# Brief
Give the data again exactly, from its opening line through the line in which "from build123d import *" appears.
........
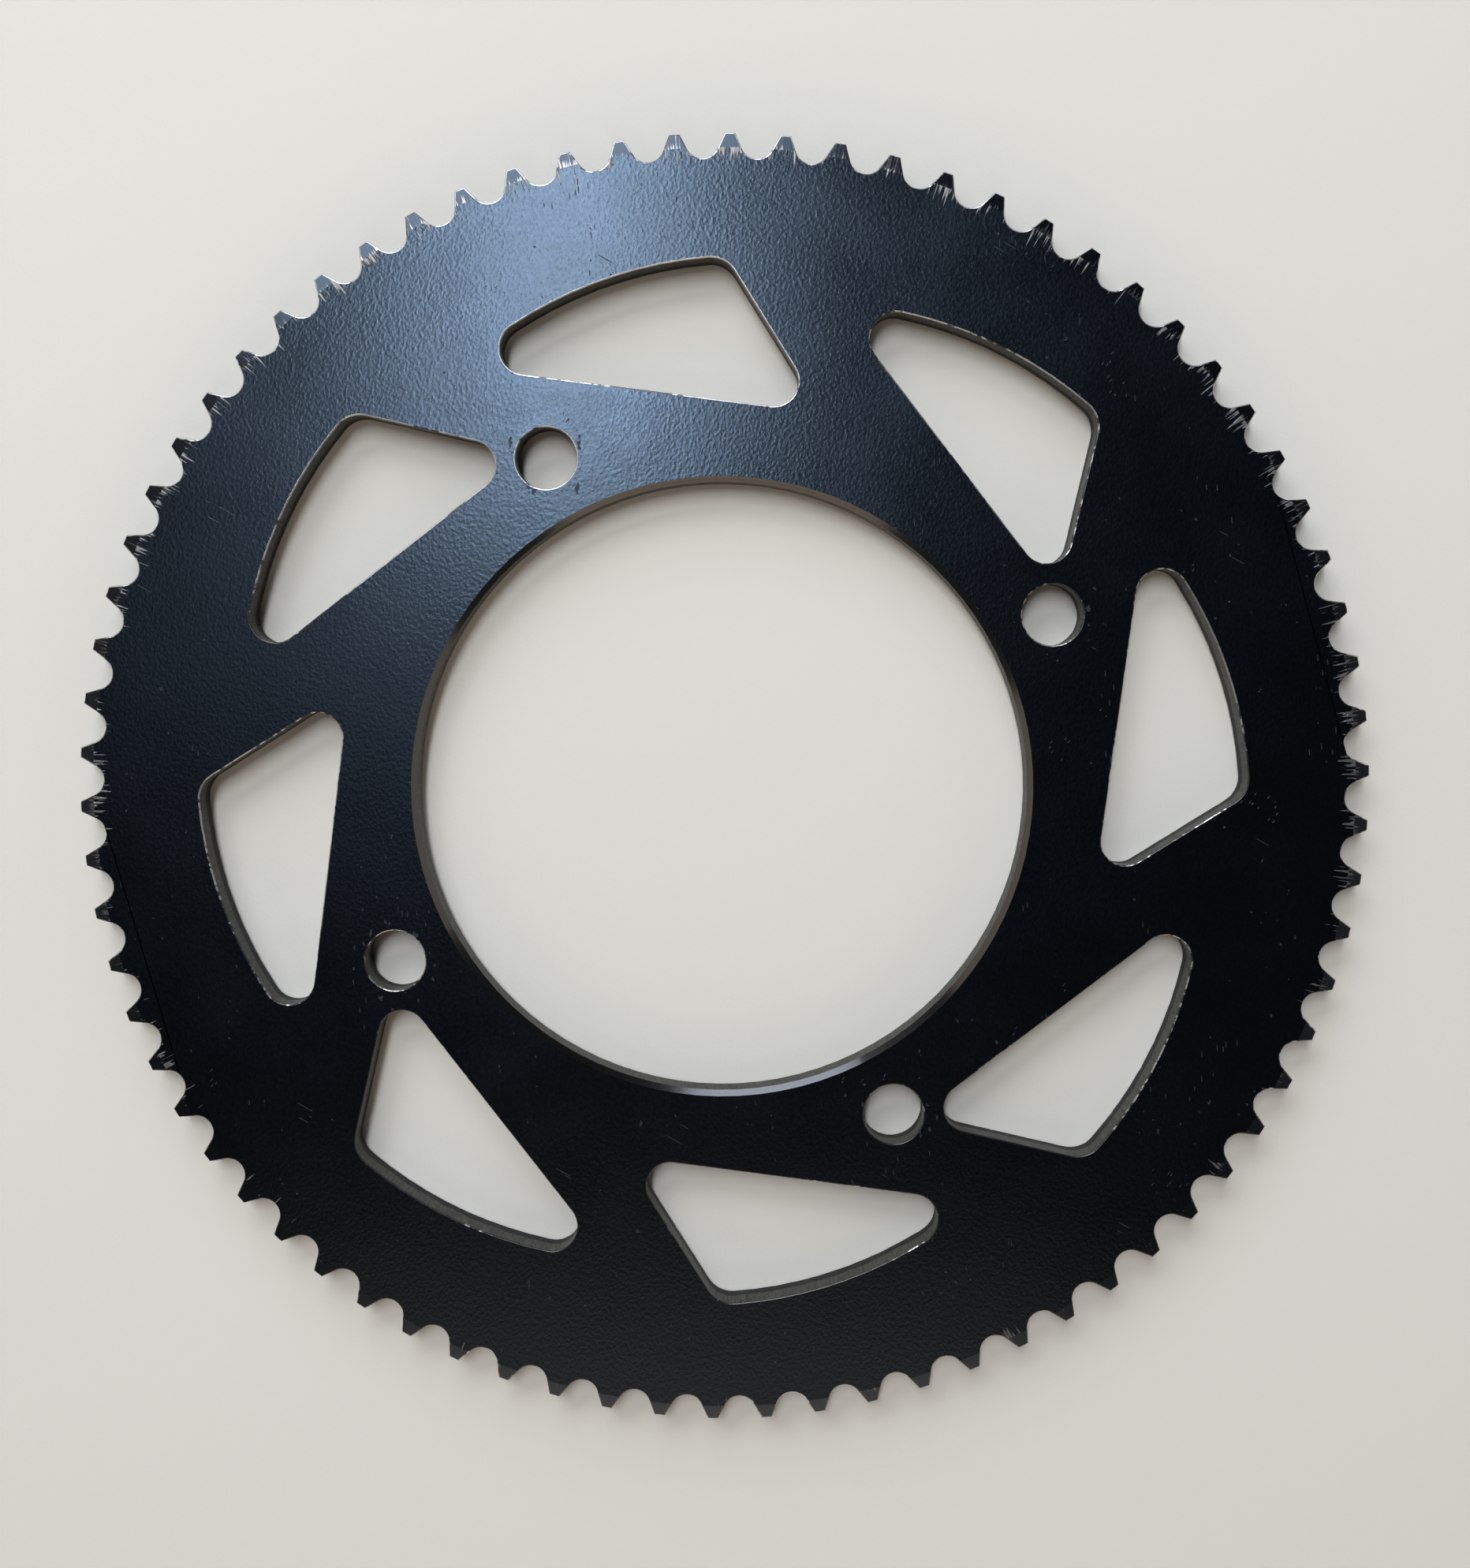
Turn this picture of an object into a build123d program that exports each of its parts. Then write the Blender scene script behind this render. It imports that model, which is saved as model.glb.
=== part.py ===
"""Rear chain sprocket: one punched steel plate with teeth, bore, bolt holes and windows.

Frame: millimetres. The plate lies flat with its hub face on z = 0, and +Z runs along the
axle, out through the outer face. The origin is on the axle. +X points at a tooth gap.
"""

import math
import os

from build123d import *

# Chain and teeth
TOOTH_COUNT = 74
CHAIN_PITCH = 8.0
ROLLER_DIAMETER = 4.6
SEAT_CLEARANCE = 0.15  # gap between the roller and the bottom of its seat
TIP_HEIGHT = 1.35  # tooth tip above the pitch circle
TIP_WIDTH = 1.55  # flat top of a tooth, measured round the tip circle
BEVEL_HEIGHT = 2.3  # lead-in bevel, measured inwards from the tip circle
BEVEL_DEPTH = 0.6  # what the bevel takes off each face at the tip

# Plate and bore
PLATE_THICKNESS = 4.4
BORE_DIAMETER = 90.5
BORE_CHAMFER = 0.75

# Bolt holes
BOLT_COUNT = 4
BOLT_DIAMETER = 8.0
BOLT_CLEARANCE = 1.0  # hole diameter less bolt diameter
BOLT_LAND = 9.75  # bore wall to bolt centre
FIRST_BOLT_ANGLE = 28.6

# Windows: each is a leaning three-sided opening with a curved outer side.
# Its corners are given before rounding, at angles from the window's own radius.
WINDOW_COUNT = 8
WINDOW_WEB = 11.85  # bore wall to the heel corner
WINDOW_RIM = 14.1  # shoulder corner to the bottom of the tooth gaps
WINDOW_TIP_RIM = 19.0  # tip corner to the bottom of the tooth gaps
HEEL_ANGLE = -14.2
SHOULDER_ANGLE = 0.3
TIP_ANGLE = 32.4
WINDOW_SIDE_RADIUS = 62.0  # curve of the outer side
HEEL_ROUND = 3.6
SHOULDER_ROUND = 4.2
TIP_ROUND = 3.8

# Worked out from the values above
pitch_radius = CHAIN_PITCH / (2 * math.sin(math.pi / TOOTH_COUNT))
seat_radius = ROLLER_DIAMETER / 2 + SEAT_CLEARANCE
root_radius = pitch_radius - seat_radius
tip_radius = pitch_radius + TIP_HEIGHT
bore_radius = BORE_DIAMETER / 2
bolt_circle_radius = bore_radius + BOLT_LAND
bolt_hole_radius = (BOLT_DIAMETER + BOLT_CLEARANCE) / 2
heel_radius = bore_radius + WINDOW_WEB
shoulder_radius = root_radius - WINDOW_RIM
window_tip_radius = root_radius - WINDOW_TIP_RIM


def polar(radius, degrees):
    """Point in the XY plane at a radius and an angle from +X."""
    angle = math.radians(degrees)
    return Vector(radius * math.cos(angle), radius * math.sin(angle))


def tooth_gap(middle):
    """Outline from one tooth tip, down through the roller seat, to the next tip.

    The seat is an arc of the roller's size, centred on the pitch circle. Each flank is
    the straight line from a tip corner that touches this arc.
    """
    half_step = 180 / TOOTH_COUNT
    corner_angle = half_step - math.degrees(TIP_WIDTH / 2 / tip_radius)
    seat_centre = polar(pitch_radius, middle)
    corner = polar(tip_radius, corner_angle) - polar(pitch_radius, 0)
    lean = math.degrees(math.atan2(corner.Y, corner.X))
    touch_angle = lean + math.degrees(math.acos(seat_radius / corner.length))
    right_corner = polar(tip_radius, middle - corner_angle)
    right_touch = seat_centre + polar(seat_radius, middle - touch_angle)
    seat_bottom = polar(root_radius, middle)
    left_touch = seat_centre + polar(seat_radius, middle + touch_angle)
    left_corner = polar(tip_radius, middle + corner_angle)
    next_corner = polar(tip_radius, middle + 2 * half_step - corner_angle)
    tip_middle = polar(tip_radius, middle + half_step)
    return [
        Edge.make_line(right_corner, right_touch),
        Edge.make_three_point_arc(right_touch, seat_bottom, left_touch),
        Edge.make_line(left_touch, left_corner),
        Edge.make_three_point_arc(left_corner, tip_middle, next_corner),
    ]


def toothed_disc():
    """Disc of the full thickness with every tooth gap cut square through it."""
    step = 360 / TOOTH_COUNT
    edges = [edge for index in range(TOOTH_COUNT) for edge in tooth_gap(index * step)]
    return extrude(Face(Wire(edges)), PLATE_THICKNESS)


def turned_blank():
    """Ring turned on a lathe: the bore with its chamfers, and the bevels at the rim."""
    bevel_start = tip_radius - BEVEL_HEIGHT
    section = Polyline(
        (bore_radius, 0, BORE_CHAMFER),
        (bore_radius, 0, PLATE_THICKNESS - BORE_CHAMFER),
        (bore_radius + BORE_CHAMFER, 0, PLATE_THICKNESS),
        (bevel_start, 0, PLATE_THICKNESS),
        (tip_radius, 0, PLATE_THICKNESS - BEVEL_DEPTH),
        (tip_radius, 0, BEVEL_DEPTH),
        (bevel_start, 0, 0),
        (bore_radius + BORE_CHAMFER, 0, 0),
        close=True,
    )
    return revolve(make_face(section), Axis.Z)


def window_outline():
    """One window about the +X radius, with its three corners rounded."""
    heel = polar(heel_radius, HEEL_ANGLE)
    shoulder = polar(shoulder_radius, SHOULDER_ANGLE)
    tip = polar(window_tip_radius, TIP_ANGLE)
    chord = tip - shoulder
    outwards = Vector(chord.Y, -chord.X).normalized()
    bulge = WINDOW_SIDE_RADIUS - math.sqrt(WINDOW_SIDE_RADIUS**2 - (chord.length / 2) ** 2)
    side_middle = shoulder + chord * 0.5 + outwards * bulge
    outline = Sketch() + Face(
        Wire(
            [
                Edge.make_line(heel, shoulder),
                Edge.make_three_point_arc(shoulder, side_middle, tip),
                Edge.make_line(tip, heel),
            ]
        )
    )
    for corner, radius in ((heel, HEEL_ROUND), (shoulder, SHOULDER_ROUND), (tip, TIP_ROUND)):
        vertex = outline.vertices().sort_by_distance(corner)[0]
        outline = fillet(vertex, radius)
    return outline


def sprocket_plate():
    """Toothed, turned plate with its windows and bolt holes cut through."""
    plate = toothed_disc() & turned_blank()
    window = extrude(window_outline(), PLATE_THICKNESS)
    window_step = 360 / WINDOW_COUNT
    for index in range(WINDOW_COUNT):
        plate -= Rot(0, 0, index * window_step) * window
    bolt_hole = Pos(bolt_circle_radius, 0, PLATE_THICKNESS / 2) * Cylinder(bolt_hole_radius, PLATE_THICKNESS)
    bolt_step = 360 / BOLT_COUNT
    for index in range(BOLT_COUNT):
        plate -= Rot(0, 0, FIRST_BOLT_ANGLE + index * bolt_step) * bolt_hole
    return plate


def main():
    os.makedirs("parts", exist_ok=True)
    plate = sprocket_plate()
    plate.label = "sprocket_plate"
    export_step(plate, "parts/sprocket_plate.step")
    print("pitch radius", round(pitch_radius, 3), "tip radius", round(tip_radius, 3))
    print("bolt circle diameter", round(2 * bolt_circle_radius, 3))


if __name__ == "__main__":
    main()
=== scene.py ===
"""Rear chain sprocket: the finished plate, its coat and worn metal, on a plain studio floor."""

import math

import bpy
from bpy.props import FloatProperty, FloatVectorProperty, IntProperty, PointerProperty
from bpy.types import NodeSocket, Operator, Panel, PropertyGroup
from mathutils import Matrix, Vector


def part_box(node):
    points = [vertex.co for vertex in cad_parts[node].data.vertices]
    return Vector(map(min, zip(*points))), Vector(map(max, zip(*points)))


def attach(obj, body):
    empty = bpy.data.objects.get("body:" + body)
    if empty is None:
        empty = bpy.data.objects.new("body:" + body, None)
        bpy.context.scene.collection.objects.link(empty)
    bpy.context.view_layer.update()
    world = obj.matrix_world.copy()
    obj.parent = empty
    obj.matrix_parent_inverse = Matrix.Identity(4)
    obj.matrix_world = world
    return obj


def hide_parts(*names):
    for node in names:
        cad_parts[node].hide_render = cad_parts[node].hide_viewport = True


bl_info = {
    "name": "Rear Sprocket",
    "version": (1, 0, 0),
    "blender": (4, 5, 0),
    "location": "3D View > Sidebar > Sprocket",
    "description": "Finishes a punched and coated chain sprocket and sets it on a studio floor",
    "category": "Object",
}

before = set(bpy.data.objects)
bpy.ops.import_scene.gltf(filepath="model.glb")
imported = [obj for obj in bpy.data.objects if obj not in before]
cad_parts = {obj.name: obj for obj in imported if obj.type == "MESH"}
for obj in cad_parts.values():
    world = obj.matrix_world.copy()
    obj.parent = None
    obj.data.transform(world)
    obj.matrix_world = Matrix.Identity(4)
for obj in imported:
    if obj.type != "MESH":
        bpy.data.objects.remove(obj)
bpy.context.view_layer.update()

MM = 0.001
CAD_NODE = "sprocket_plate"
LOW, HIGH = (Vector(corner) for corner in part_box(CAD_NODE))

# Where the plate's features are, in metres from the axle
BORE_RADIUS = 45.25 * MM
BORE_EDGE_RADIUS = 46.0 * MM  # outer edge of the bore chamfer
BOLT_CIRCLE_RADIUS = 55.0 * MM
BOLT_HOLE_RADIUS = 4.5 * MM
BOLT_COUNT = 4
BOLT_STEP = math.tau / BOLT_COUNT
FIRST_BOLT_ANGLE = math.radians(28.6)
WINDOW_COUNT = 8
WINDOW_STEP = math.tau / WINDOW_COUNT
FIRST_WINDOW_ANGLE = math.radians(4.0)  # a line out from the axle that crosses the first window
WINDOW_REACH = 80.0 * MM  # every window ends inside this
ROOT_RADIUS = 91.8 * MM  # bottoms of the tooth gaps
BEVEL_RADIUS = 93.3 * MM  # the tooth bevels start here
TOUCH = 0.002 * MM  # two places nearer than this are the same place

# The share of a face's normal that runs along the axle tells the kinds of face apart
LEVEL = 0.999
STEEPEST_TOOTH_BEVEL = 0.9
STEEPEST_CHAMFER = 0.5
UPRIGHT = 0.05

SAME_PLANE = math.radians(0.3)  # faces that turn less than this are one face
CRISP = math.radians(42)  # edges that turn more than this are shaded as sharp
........
# Exercise result
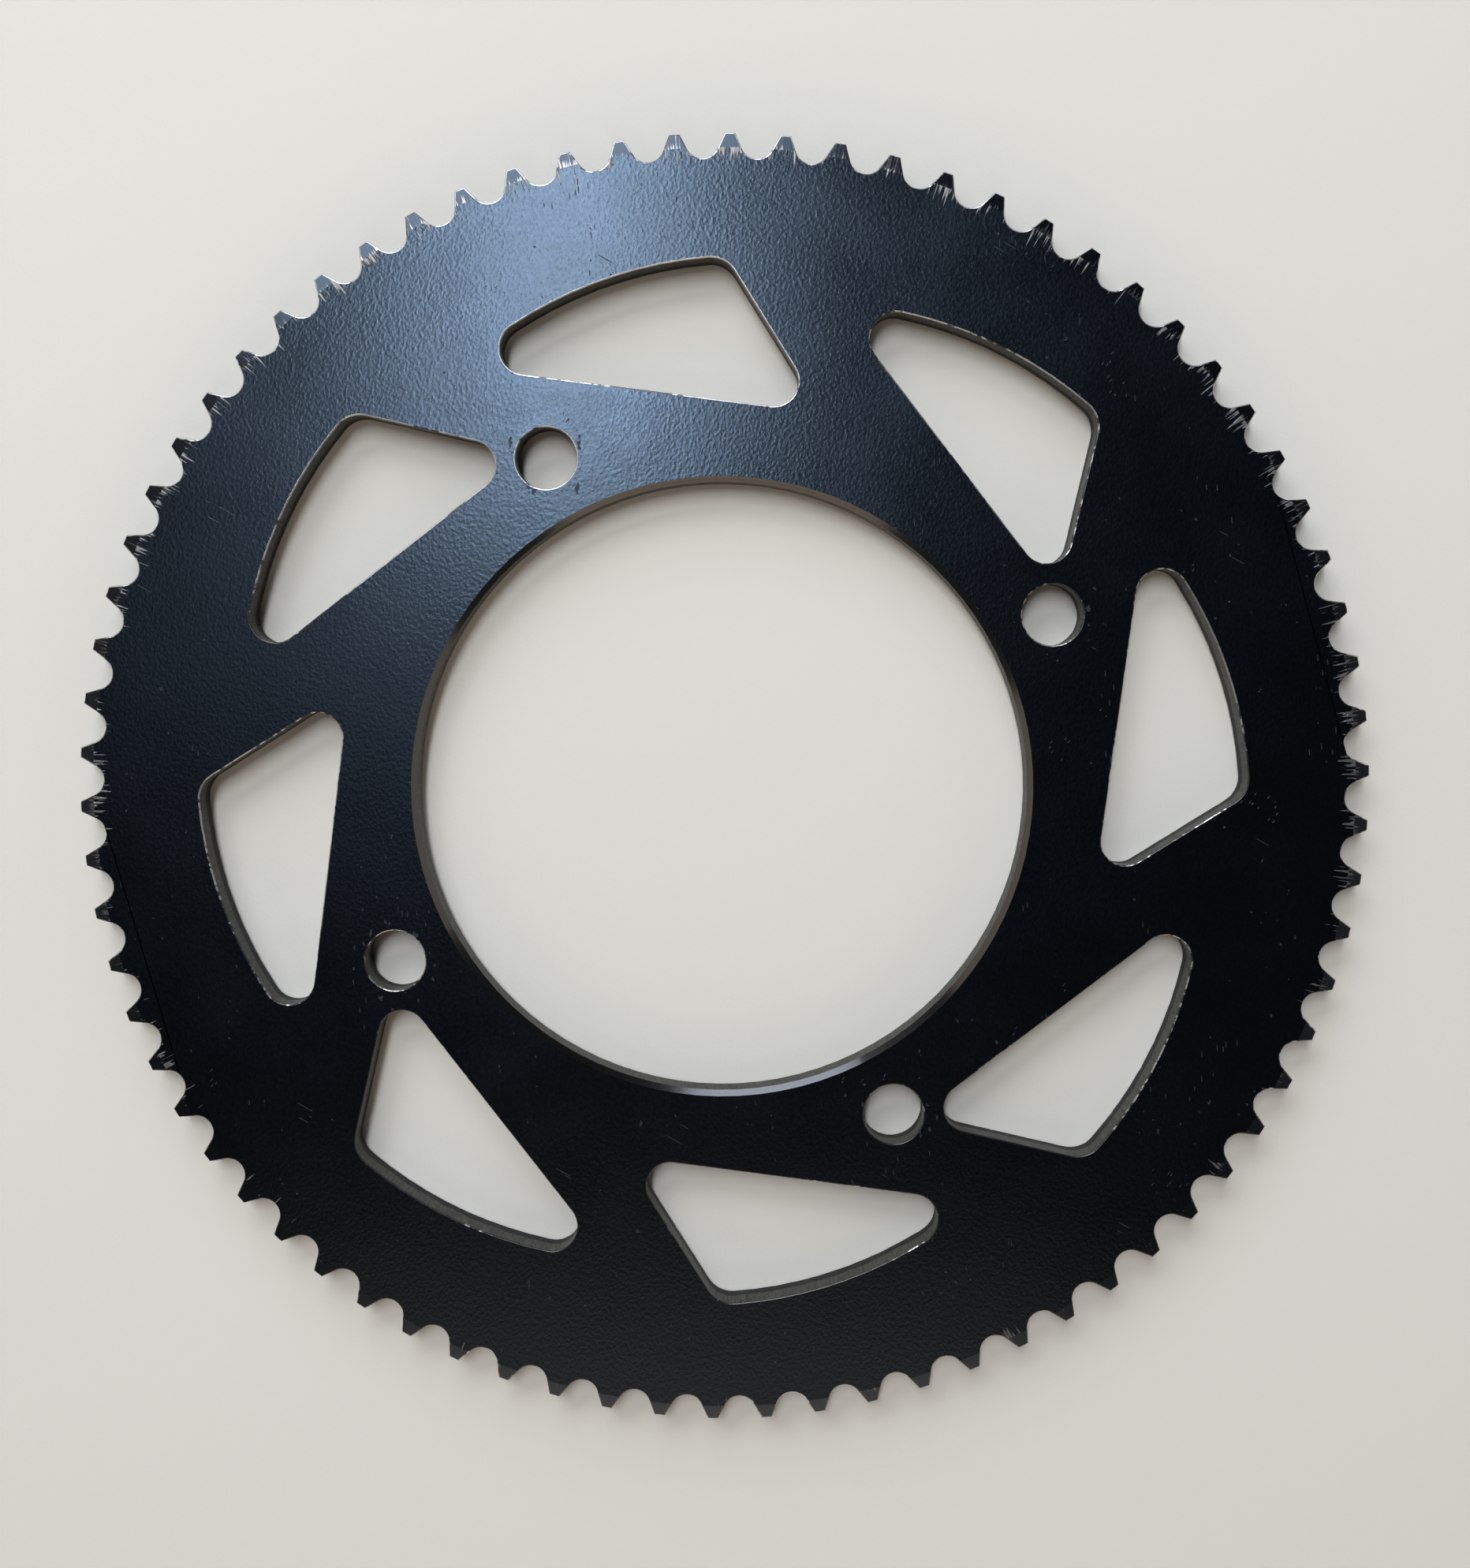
Turn this picture of an object into a build123d program that exports each of its parts. Then write the Blender scene script behind this render. It imports that model, which is saved as model.glb.
=== part.py ===
"""Rear chain sprocket: one punched steel plate with teeth, bore, bolt holes and windows.

Frame: millimetres. The plate lies flat with its hub face on z = 0, and +Z runs along the
axle, out through the outer face. The origin is on the axle. +X points at a tooth gap.
"""

import math
import os

from build123d import *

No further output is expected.